Written request — The lines from the top of the material below through the line containing "(0.25, 0.23, 0.26))" are to be printed exactly, with pictures omitted.

Entries with model source code
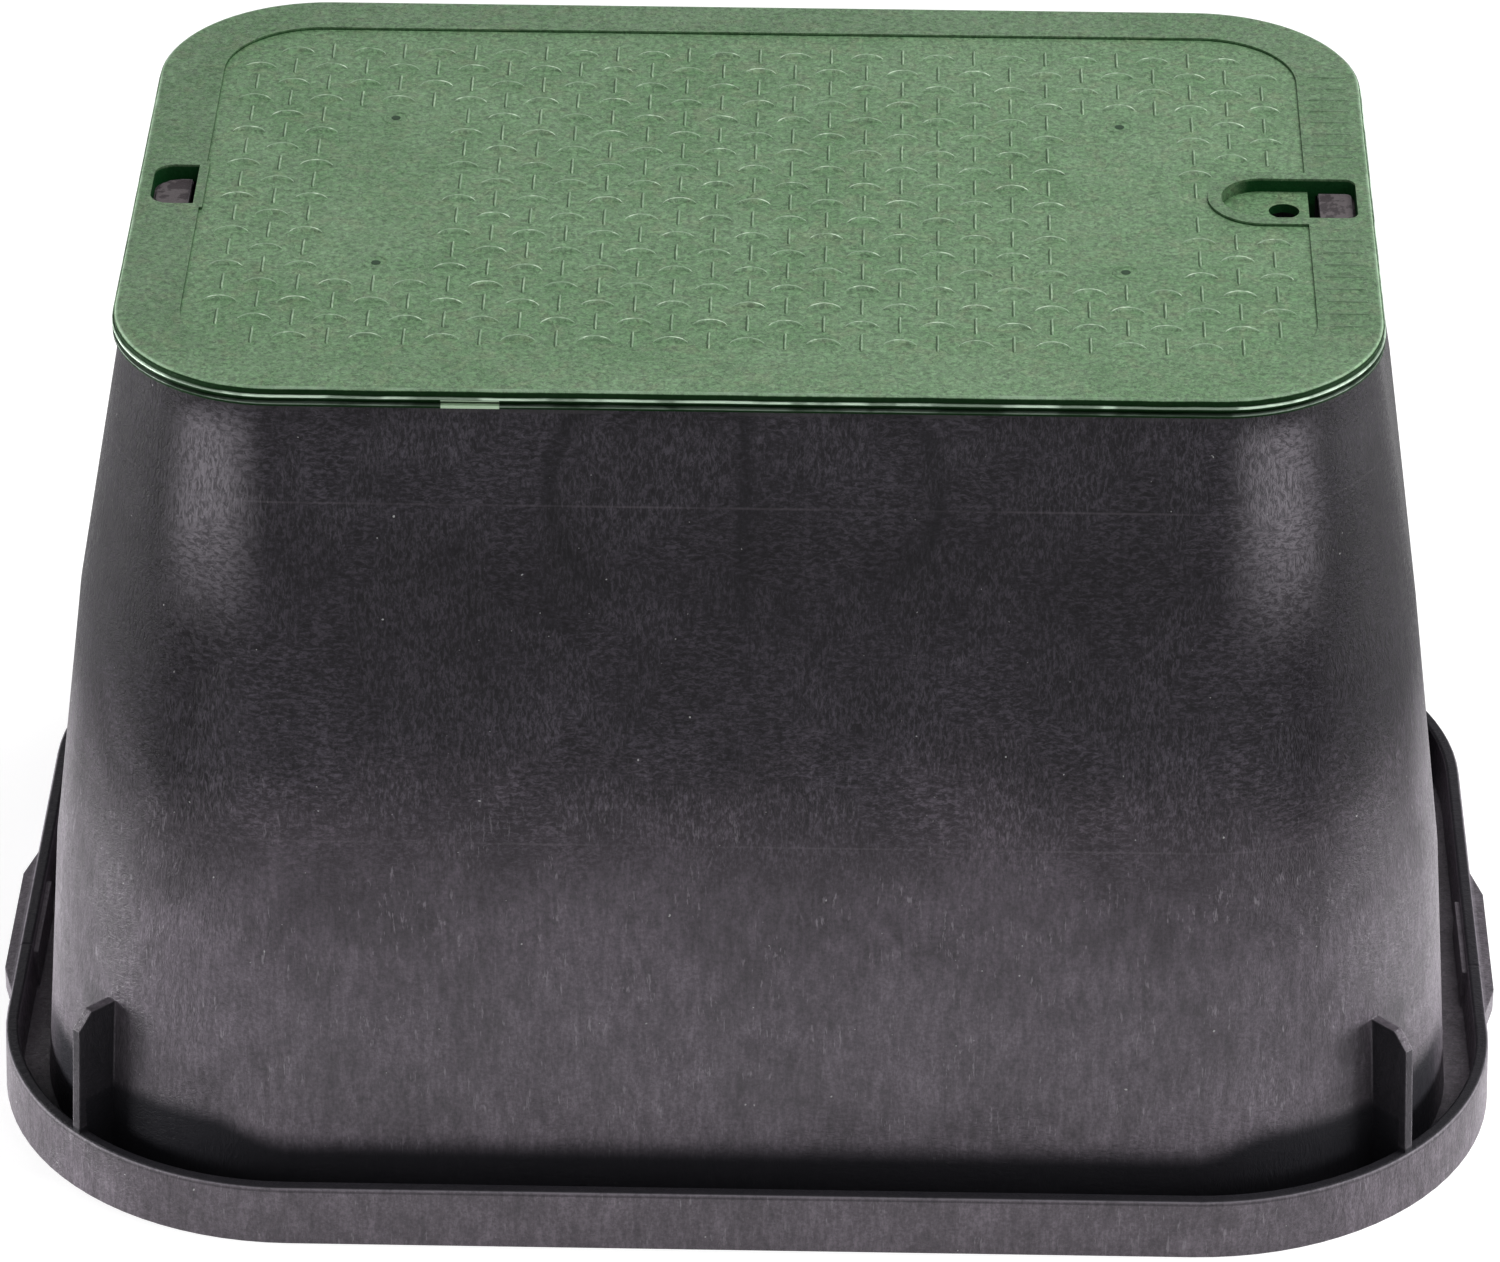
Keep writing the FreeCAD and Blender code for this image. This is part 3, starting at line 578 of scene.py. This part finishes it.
def body_plastic():
    """Black structural plastic, scuffed pale on its edges, with painted shade in the channel, on the gusset
    faces, on the rim top and under its edge, and a painted highlight along the rim.
    """
    material, tree, shader = new_material("black_body_plastic")
    vector, x, y, z = place(tree)
    past_x, past_y, reach = corner_reach(tree, x, y)
    colour, leather, streak = wall_colour(tree, vector, x, z, past_x)
    colour, shaded = corner_light(tree, colour, z, past_x, reach, leather)

    normal, edge = soft_edges(tree, EDGE_RADIUS)
    beyond_channel = spread(tree, reach, RIM_INNER - 0.0012, RIM_INNER - 0.0004)
    on_rim = times(tree, beyond_channel, spread(tree, z, RIM_TOP + 0.003, RIM_TOP + 0.001))
    on_top = times(tree, on_rim, spread(tree, z, RIM_TOP - 0.0010, RIM_TOP - 0.0005))
    near_top = times(tree, on_rim, spread(tree, z, RIM_TOP - 0.0030, RIM_TOP - 0.0022))
    rub = times(tree, edge, spread(tree, streak, 0.36, 0.60, 0.35, 0.95), opposite(tree, near_top))
    colour = mix(tree, rub, colour, (0.24, 0.22, 0.25))

    # Painted shade in the channel, darker towards the front, on the gusset faces, on the rim top and under
    # its outer edge
    corner = times(tree, spread(tree, past_x, 0.0, 0.03), spread(tree, past_y, 0.0, 0.03))
    inside_rim = spread(tree, reach, RIM_INNER + 0.0010, RIM_INNER)
    lift = calc(tree, "ADD", z, times(tree, corner, -0.009))
    to_front = spread(tree, past_y, 0.0, 0.04, 0.20, 1.0)
    channel = times(tree, spread(tree, lift, 0.037, 0.0255), inside_rim, to_front)
    plate = gusset_plate(tree, z, corner, edge)
    at_rim_edge = spread(tree, reach, RIM_INNER + 0.004, RIM_INNER + 0.005)
    under = times(tree, on_rim, band(tree, z, RIM_TOP - 0.0016, 0.0002, 0.0004), at_rim_edge)
    depth = times(tree, channel, 0.97)
    for part, share in ((plate, 0.84), (on_top, 0.93), (under, 0.5)):
        depth = calc(tree, "MAXIMUM", depth, times(tree, part, share))
    colour = mix(tree, depth, colour, (0.0125, 0.0125, 0.0150))
    # Painted highlight along the outer edge of the rim top
    crest_highlight = times(tree, on_top, band(tree, reach, RIM_INNER + 0.0050, 0.0004, 0.0005))
    crest_highlight = times(tree, crest_highlight, spread(tree, streak, 0.3, 0.55, 0.6, 1.0))
    colour = mix(tree, times(tree, crest_highlight, 0.8), colour, (0.25, 0.23, 0.26))

    tree.links.new(colour, shader.inputs["Base Color"])
    tree.links.new(spread(tree, leather, 0.38, 0.62, 0.34, 0.56), shader.inputs["Roughness"])
    dulled = calc(tree, "MAXIMUM", times(tree, depth, 0.9), times(tree, shaded, 1.35))
    shine = times(tree, spread(tree, z, 0.20, 0.06, 0.14, 0.42), opposite(tree, dulled))
    shader.inputs["Specular IOR Level"].default_value = BODY_SHINE
    tree.links.new(shine, shader.inputs["Specular IOR Level"])
    bump(tree, shader, leather, 0.00045, normal)
    return material


def dress(node, material):
    """Give a CAD node one material all over."""
    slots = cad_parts[node].data.materials
    slots.clear()
    slots.append(material)


def new_piece(name, verts, faces, material):
    """Mesh piece that rides on the box and takes its finish from a slot."""
    mesh = bpy.data.meshes.new(name)
    mesh.from_pydata(verts, [], faces)
    mesh.update()
    for polygon in mesh.polygons:
        polygon.use_smooth = True
    piece = bpy.data.objects.new(name, mesh)
    bpy.context.scene.collection.objects.link(piece)
    mesh.materials.append(material)
    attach(piece, "root")
    return piece


def grid_faces(rows, columns, first, wrap=False):
    """Quads of a grid of vertices; wrap closes the rows into a ring."""
    faces = []
    for row in range(rows if wrap else rows - 1):
        following = (row + 1) % rows
        for column in range(columns - 1):
            a = first + row * columns + column
            b = first + following * columns + column
            faces.append((a, b, b + 1, a + 1))
    return faces


def arc_rise(x, rise):
    """Height in plan of a circular arc over its chord."""
    radius = (ARC_HALF_CHORD ** 2 + rise ** 2) / (2 * rise)
    return math.sqrt(max(radius ** 2 - x ** 2, 0.0)) - radius + rise


def arc_form(centre_x, centre_y):
    """Vertices of a smooth half-moon with its steeper side to the back."""
    verts = []
    for station in range(ARC_STATIONS + 1):
        along = -math.cos(math.pi * station / ARC_STATIONS)
        x = ARC_HALF_CHORD * along
        outer = arc_rise(x, ARC_OUTER_RISE) + ARC_MARGIN
        inner = arc_rise(x, ARC_INNER_RISE) - ARC_MARGIN
        swell = math.sqrt(max(1 - abs(along) ** 3, 0.0))
        for across, height in ARC_PROFILE:
            y = outer + (inner - outer) * across - ARC_OUTER_RISE / 2
            lift = ARC_HEIGHT * height * (swell if height > 0 else 1)
            verts.append((centre_x + x, centre_y + y, PANEL_TOP + lift))
    return verts


def bar_form(centre_x, centre_y):
    """Vertices of a smooth bar along Y with rounded ends."""
    verts = []
    for along, swell in BAR_STATIONS:
        for across, height in BAR_PROFILE:
            x = BAR_HALF_WIDTH * across * (0.5 + 0.5 * swell)
            y = BAR_HALF_LENGTH * along
            lift = BAR_HEIGHT * (height * swell if height > 0 else height)
            verts.append((centre_x + x, centre_y + y, PANEL_TOP + lift))
    return verts


def tread_places():
    """Chequered places of the tread, as in the CAD source."""
    columns = int((LID_HALF_X - TREAD_INSET) / PITCH_X)
    rows = round((LID_HALF_Y - TREAD_INSET) / PITCH_Y)
    for column in range(-columns, columns + 1):
        for row in range(-rows, rows):
            x = column * PITCH_X
            y = (row + 0.5) * PITCH_Y
            is_arc = (column + row) % 2 == 1
            beyond_x = max(abs(x) - CORNER_X, 0)
            beyond_y = max(abs(y) - CORNER_Y, 0)
            in_corner = math.hypot(beyond_x, beyond_y) > LID_CORNER - TREAD_INSET
            in_field = abs(abs(x) - FIELD_X) < FIELD_HALF_X and abs(y) < FIELD_HALF_Y
            distance = math.hypot(min(x - POCKET_CENTRE_X, 0), y) - POCKET_COLLAR
            at_pocket = distance < (ARC_POCKET_GAP if is_arc else BAR_POCKET_GAP)
            if not (in_corner or in_field or at_pocket):
                yield x, y, is_arc


def tread():
    """All arcs as one piece and all bars as another."""
    for name, wanted, form, columns in (
        ("tread_arcs", True, arc_form, len(ARC_PROFILE)),
        ("tread_bars", False, bar_form, len(BAR_PROFILE)),
    ):
        verts = []
        faces = []
        for x, y, is_arc in tread_places():
            if is_arc == wanted:
                points = form(x, y)
                faces += grid_faces(len(points) // columns, columns, len(verts))
                verts += points
        new_piece(name, verts, faces, tread_plastic(wanted))


def pin_marks(plastic, dark):
    """Round moulding marks: a low ring about a small dark dot of painted shade for the pinhole, four times.
    """
    ring = []
    ring_faces = []
    dots = []
    dot_faces = []
    for sign_x in (-1, 1):
        for sign_y in (-1, 1):
            centre_x = sign_x * FIELD_X
            centre_y = sign_y * PIN_Y
            ring_faces += grid_faces(PIN_SEGMENTS, len(PIN_RING_PROFILE), len(ring), wrap=True)
            dot_faces.append(tuple(range(len(dots), len(dots) + PIN_SEGMENTS)))
            for step in range(PIN_SEGMENTS):
                turn = 2 * math.pi * step / PIN_SEGMENTS
                for across, height in PIN_RING_PROFILE:
                    radius = PIN_RING_RADIUS + PIN_RING_HALF * across
                    x = centre_x + radius * math.cos(turn)
                    y = centre_y + radius * math.sin(turn)
                    ring.append((x, y, PANEL_TOP + PIN_RING_HEIGHT * height))
                x = centre_x + PIN_DOT_RADIUS * math.cos(turn)
                y = centre_y + PIN_DOT_RADIUS * math.sin(turn)
                dots.append((x, y, PANEL_TOP + PIN_RING_HEIGHT / 4))
    new_piece("pin_rings", ring, ring_faces, plastic)
    new_piece("pin_dots", dots, dot_faces, dark)


def floor_and_background():
    """White floor that keeps the object's shadow, and a white studio round it."""
    mesh = bpy.data.meshes.new("floor")
    half = FLOOR_HALF
    corners = [(-half, -half, 0), (half, -half, 0), (half, half, 0), (-half, half, 0)]
    mesh.from_pydata(corners, [], [(0, 1, 2, 3)])
    floor = bpy.data.objects.new("floor", mesh)
    bpy.context.scene.collection.objects.link(floor)
    material = bpy.data.materials.new("pale_floor")
    material.use_nodes = True
    tree = material.node_tree
    tree.nodes.clear()
    diffuse = tree.nodes.new("ShaderNodeBsdfDiffuse")
    diffuse.inputs["Color"].default_value = (FLOOR_GREY, FLOOR_GREY, FLOOR_GREY, 1)
    glow = tree.nodes.new("ShaderNodeEmission")
    tree.links.new(seen_rays(tree, FLOOR_GLOW), glow.inputs["Strength"])
    both = tree.nodes.new("ShaderNodeAddShader")
    output = tree.nodes.new("ShaderNodeOutputMaterial")
    tree.links.new(diffuse.outputs["BSDF"], both.inputs[0])
    tree.links.new(glow.outputs["Emission"], both.inputs[1])
    tree.links.new(both.outputs["Shader"], output.inputs["Surface"])
    floor.data.materials.append(material)
    world = bpy.data.worlds.new("studio")
    bpy.context.scene.world = world
    world.use_nodes = True
    tree = world.node_tree
    tree.nodes.clear()
    soft = tree.nodes.new("ShaderNodeBackground")
    strength = calc(tree, "ADD", seen_rays(tree, 1 - STUDIO_LIGHT), STUDIO_LIGHT)
    tree.links.new(strength, soft.inputs["Strength"])
    output = tree.nodes.new("ShaderNodeOutputWorld")
    tree.links.new(soft.outputs["Background"], output.inputs["Surface"])


def seen_rays(tree, strength):
    """A strength for rays from the camera, mirrors and glass, and 0 for the light itself."""
    path = tree.nodes.new("ShaderNodeLightPath")
    seen = calc(tree, "MAXIMUM", path.outputs["Is Camera Ray"], path.outputs["Is Glossy Ray"])
    seen = calc(tree, "MAXIMUM", seen, path.outputs["Is Transmission Ray"])
    return calc(tree, "MULTIPLY", seen, strength)


def lamp(name, where, target, width, height, power):
    """Soft lamp that looks at a point."""
    data = bpy.data.lights.new(name, "AREA")
    data.shape = "RECTANGLE"
    data.size = width
    data.size_y = height
    data.energy = power
    light = bpy.data.objects.new(name, data)
    light.location = where
    light.rotation_euler = (Vector(target) - Vector(where)).to_track_quat("-Z", "Y").to_euler()
    bpy.context.scene.collection.objects.link(light)


def camera():
    """Camera at the photograph's angle."""
    yaw, pitch, roll = (math.radians(a) for a in (CAMERA_YAW, CAMERA_PITCH, CAMERA_ROLL))
    side = Vector((math.cos(yaw), math.sin(yaw), 0))
    ahead = Vector((-math.sin(yaw) * math.cos(pitch), math.cos(yaw) * math.cos(pitch), -math.sin(pitch)))
    up = side.cross(ahead)
    right = side * math.cos(roll) + up * math.sin(roll)
    up = up * math.cos(roll) - side * math.sin(roll)
    data = bpy.data.cameras.new("camera")
    data.sensor_width = SENSOR_WIDTH
    data.lens = FOCAL_PIXELS / PHOTO_WIDTH * SENSOR_WIDTH
    data.clip_end = 50
    eye = bpy.data.objects.new("camera", data)
    turn = Matrix((right, up, -ahead)).transposed().to_4x4()
    eye.matrix_world = Matrix.Translation(CAMERA_PLACE) @ turn
    bpy.context.scene.collection.objects.link(eye)
    bpy.context.scene.camera = eye


green = lid_plastic()
dress("valve_box_lid", green)
dress("valve_box_body", body_plastic())
tread()
pin_marks(green, dark_dimple())
floor_and_background()
for settings in LAMPS:
    lamp(*settings)
camera()
bpy.context.scene.view_settings.view_transform = "Standard"
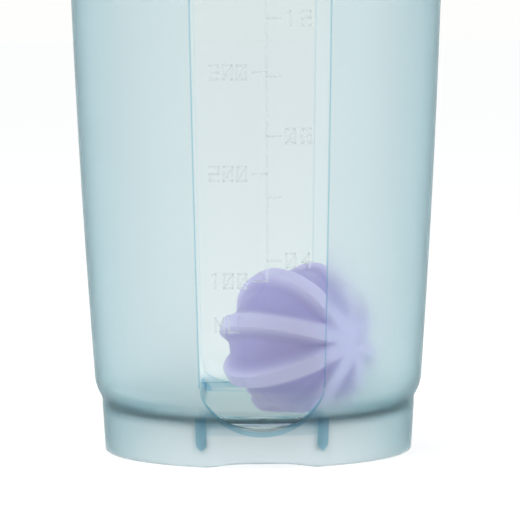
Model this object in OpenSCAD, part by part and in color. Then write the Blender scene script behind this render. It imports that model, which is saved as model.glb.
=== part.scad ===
// Shaker bottle: a translucent cup on a skirted foot, a hollow ribbed mixer ball loose inside it,
// and a screw lid with a spout, a flip cap on a hinge pin and a bail handle.
// +Z is up. The origin is the centre of the foot, on the surface the bottle stands on.
// The gauge window and the spout face -Y.

/* [Cup] */
// Height of the cup, foot to rim
cup_h = 188; // [150:1:230]
// Outer radius of the body where it leaves the bottom corner
body_low_r = 36.5; // [33:0.5:40]
// Outer radius of the body under the lid
body_top_r = 42.6; // [40:0.1:48]
// How far the body's side bulges past a straight taper
body_bulge = 1.2; // [0:0.1:2]
// Thickness of the body's wall
wall_t = 1.3; // [1:0.1:2.6]
// Thickness of the bowl-shaped floor
floor_t = 1.5; // [1.2:0.1:3]
// Outer radius of the corner between wall and floor
corner_r = 9.5; // [7:0.5:12]
// Height of the corner's centre above the table
corner_z = 17.5; // [16:0.5:20]
// Slope of the floor where it meets the corner, in degrees
floor_slope = 20; // [12:1:20]

/* [Foot] */
// How far the foot skirt stands in from the body's low radius, at the table
foot_step = 2.3; // [1.5:0.1:4]
// Thickness of the foot skirt
foot_t = 1.7; // [1.2:0.1:2.4]
// How far the skirt widens from the table to the body
foot_flare = 0.6; // [0:0.1:1]
// Height of the shallow arches in the skirt's edge, front and back
foot_arch_h = 1; // [0.5:0.1:1.5]
// Width of the ribs under the floor
rib_w = 2.3; // [1.5:0.1:3]
// How far the ribs stand in from the skirt
rib_d = 3; // [2:0.1:5]
// Angle of the ribs from the front and the back
rib_angle = 24; // [18:1:30]

/* [Window] */
// Half of the angle that each clear window spans
window_angle = 21.4; // [18:1:28]
// Depth of the windows below the frosted surface
window_depth = 0.25; // [0.1:0.05:0.4]
// Height of the lowest point of each window
window_z = 8; // [7:0.5:12]

/* [Gauge] */
// Height of the 100 ml mark above the table
gauge_z = 40.7; // [36:0.1:46]
// Width of the gauge's strokes
stroke_w = 0.5; // [0.4:0.05:0.7]
// How far the strokes stand out of the window
stroke_h = 0.2; // [0.1:0.05:0.25]
// Height of the digits
digit_h = 2.95; // [2.5:0.05:4]

/* [Neck and thread] */
// Height of the neck that the lid screws onto
neck_h = 16; // [16:0.5:20]
// How far the neck steps in from the top of the body
neck_step = 2.2; // [2:0.1:3]
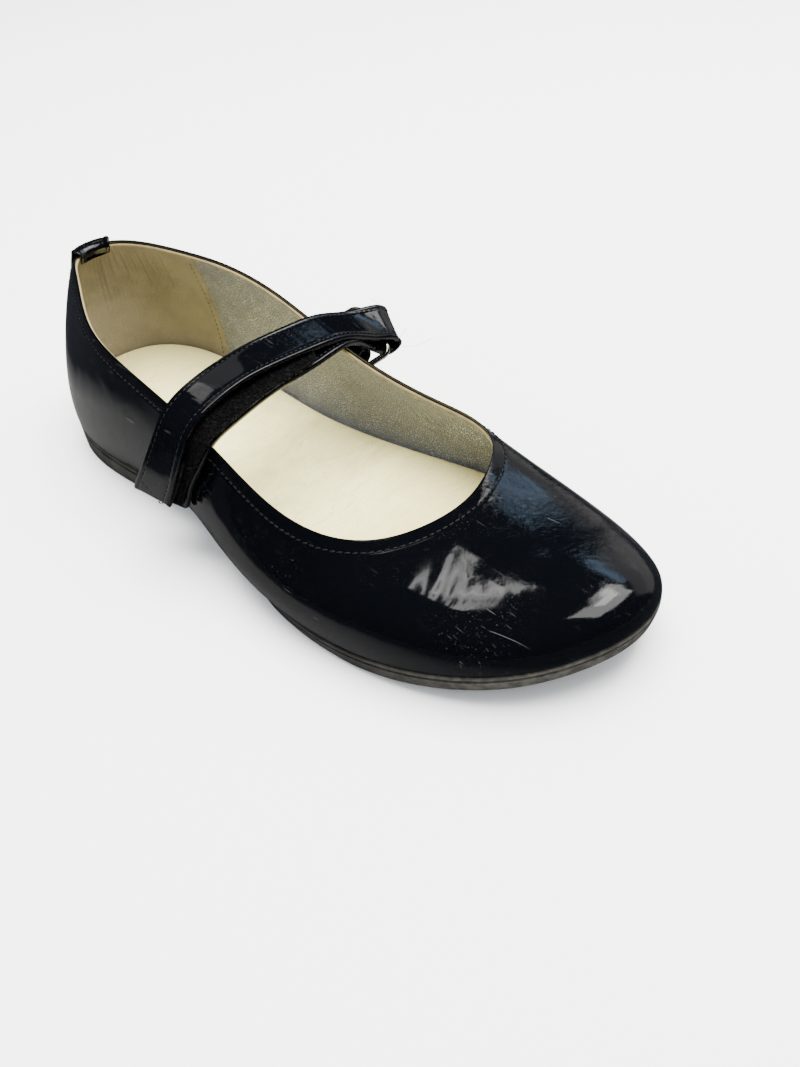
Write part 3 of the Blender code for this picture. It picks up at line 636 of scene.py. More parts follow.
def join_copies(name, places, faces, spots, lengthways, upwards, sizes):
    """One mesh of many copies of a small shape. Spots, directions and sizes are in shoe mm."""
    spots, lengthways = np.asarray(spots, float), np.asarray(lengthways, float)
    lengthways = lengthways / np.linalg.norm(lengthways, axis=1)[:, None]
    sideways = np.cross(upwards, lengthways)
    sideways /= np.linalg.norm(sideways, axis=1)[:, None]
    upwards = np.cross(lengthways, sideways)
    sizes = np.broadcast_to(np.asarray(sizes, float), (len(spots), 3))
    body = (places[None, :, :1] * (sizes[:, None, :1] * lengthways[:, None])
            + places[None, :, 1:2] * (sizes[:, None, 1:2] * sideways[:, None])
            + places[None, :, 2:] * (sizes[:, None, 2:] * upwards[:, None]))
    corners = to_world((body + spots[:, None]).reshape(-1, 3))
    count = len(places)
    all_faces = [[corner + count * copy for corner in face]
                 for copy in range(len(spots)) for face in faces]
    mesh = bpy.data.meshes.new(name)
    mesh.from_pydata(corners.tolist(), [], all_faces)
    piece = bpy.data.objects.new(name, mesh)
    bpy.context.scene.collection.objects.link(piece)
    bpy.ops.object.select_all(action="DESELECT")
    piece.select_set(True)
    bpy.context.view_layer.objects.active = piece
    finish_faces(weld=False)
    return piece


def read_rows(where, knots, rows):
    """Rows of three numbers read between knots."""
    return np.column_stack([np.interp(where, knots, rows[:, axis]) for axis in range(3)])


def spaced(points, step):
    """Evenly spaced spots on a line, the line's direction at each and its share of the way."""
    points = np.asarray(points, float)
    gone = np.concatenate([[0], np.cumsum(np.linalg.norm(np.diff(points, axis=0), axis=1))])
    count = max(int(gone[-1] / step), 1)
    where = (np.arange(count) + 0.5) * gone[-1] / count
    way = read_rows(where + 0.2, gone, points) - read_rows(where - 0.2, gone, points)
    return read_rows(where, gone, points), way, where / gone[-1]


def thread_finish(name, colour, worn):
    """Twisted waxed thread, paler where it is rubbed."""
    finish, tree, shader, place = new_finish(name)
    strands = noise(tree, place, 2400, 3.0, 0.7)
    share = between(tree, strands, 0.42, 0.68)
    feed(shader, {"Base Color": blend_colours(tree, share, colour, worn),
                  "Roughness": between(tree, strands, 0.3, 0.7, 0.22, 0.42),
                  "Normal": bump(tree, strands, 0.00012)})
    return finish


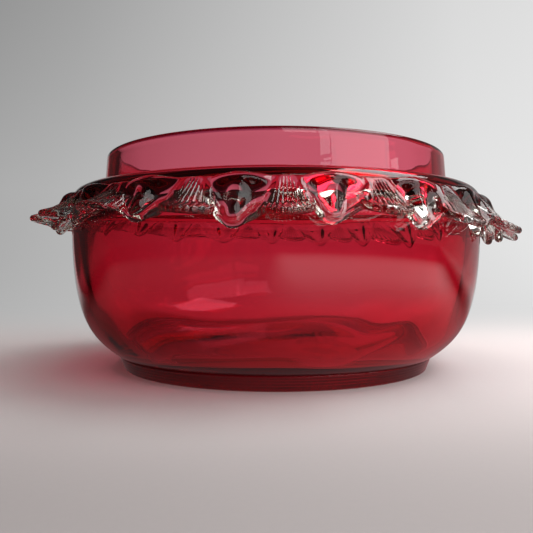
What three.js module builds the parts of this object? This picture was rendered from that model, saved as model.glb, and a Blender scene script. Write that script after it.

Completed exercise —
Keep writing the FreeCAD and Blender code for this image. This is part 3, starting at line 578 of scene.py. This part finishes it.
def body_plastic():
    """Black structural plastic, scuffed pale on its edges, with painted shade in the channel, on the gusset
    faces, on the rim top and under its edge, and a painted highlight along the rim.
    """
    material, tree, shader = new_material("black_body_plastic")
    vector, x, y, z = place(tree)
    past_x, past_y, reach = corner_reach(tree, x, y)
    colour, leather, streak = wall_colour(tree, vector, x, z, past_x)
    colour, shaded = corner_light(tree, colour, z, past_x, reach, leather)

    normal, edge = soft_edges(tree, EDGE_RADIUS)
    beyond_channel = spread(tree, reach, RIM_INNER - 0.0012, RIM_INNER - 0.0004)
    on_rim = times(tree, beyond_channel, spread(tree, z, RIM_TOP + 0.003, RIM_TOP + 0.001))
    on_top = times(tree, on_rim, spread(tree, z, RIM_TOP - 0.0010, RIM_TOP - 0.0005))
    near_top = times(tree, on_rim, spread(tree, z, RIM_TOP - 0.0030, RIM_TOP - 0.0022))
    rub = times(tree, edge, spread(tree, streak, 0.36, 0.60, 0.35, 0.95), opposite(tree, near_top))
    colour = mix(tree, rub, colour, (0.24, 0.22, 0.25))

    # Painted shade in the channel, darker towards the front, on the gusset faces, on the rim top and under
    # its outer edge
    corner = times(tree, spread(tree, past_x, 0.0, 0.03), spread(tree, past_y, 0.0, 0.03))
    inside_rim = spread(tree, reach, RIM_INNER + 0.0010, RIM_INNER)
    lift = calc(tree, "ADD", z, times(tree, corner, -0.009))
    to_front = spread(tree, past_y, 0.0, 0.04, 0.20, 1.0)
    channel = times(tree, spread(tree, lift, 0.037, 0.0255), inside_rim, to_front)
    plate = gusset_plate(tree, z, corner, edge)
    at_rim_edge = spread(tree, reach, RIM_INNER + 0.004, RIM_INNER + 0.005)
    under = times(tree, on_rim, band(tree, z, RIM_TOP - 0.0016, 0.0002, 0.0004), at_rim_edge)
    depth = times(tree, channel, 0.97)
    for part, share in ((plate, 0.84), (on_top, 0.93), (under, 0.5)):
        depth = calc(tree, "MAXIMUM", depth, times(tree, part, share))
    colour = mix(tree, depth, colour, (0.0125, 0.0125, 0.0150))
    # Painted highlight along the outer edge of the rim top
    crest_highlight = times(tree, on_top, band(tree, reach, RIM_INNER + 0.0050, 0.0004, 0.0005))
    crest_highlight = times(tree, crest_highlight, spread(tree, streak, 0.3, 0.55, 0.6, 1.0))
    colour = mix(tree, times(tree, crest_highlight, 0.8), colour, (0.25, 0.23, 0.26))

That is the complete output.